Grammy voters skew older, male and white, unlike the musicians pushing pop into the future. Honoring the music of the now via the judgment of the creators of yesteryear is a disaster in waiting, an almost certain guarantee of misrepresentation. Several years of this have built up a climate of mistrust that it’s unclear the enterprise can recover from.

Dugan’s appointment was supposed to disinfect the Grammys, but her removal only reveals how ambitious that task remains. Yet since the statements in her complaint were made public on Tuesday, there has been curiously little outcry from musicians, either because of a lack of genuine interest or concern, or something less obvious. Behind the scenes, artists share labels, publicists, lawyers. Everyone knows someone who benefits from the system as it currently operates, and perhaps believes that if they just keep quiet, they too may someday be on the right side of the swindle.

Or perhaps it is already accepted that the Grammys are more interested in protecting the interests and reputations of its elder members than promoting the innovations of younger generations. The current revelations merely confirm what has long been suspected, or implicitly understood.

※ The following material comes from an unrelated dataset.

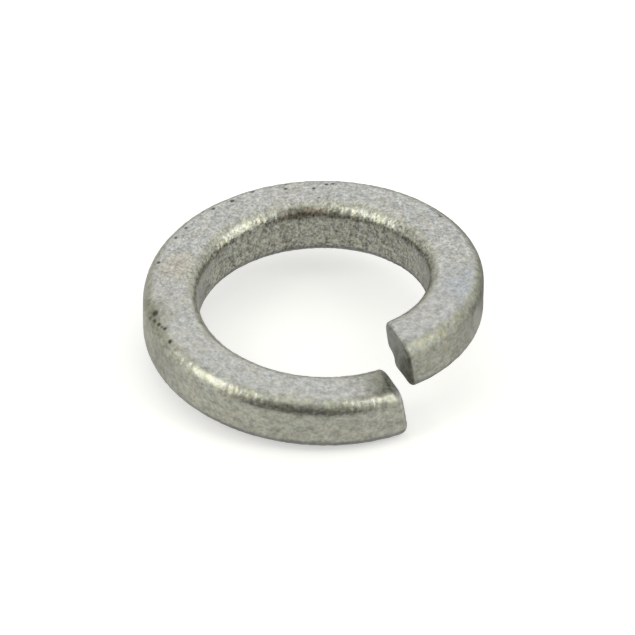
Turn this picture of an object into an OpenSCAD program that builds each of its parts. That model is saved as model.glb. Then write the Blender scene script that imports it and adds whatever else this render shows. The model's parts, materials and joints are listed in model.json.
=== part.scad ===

Besides, corruption in the music business doesn’t begin and end with the Grammys. The #MeToo movement that swept Hollywood has gained little momentum in pop music. Everything is a little bit fishy — some artists release merchandise bundles with their music to juice sales numbers; others beg fans to stream their music to get good chart placements. Younger artists arrive into a system that’s already rigged against them. And those in power don’t know how to cede it.

If the Grammys don’t rapidly absorb change, its claim to be the standard-bearer music awards platform will be rendered null. Forward-looking musicians will seek out new platforms that are more in touch, leaving the Grammys with scraps, eroding their authority and their allure. Before long, perhaps no one will crave a Grammy at all.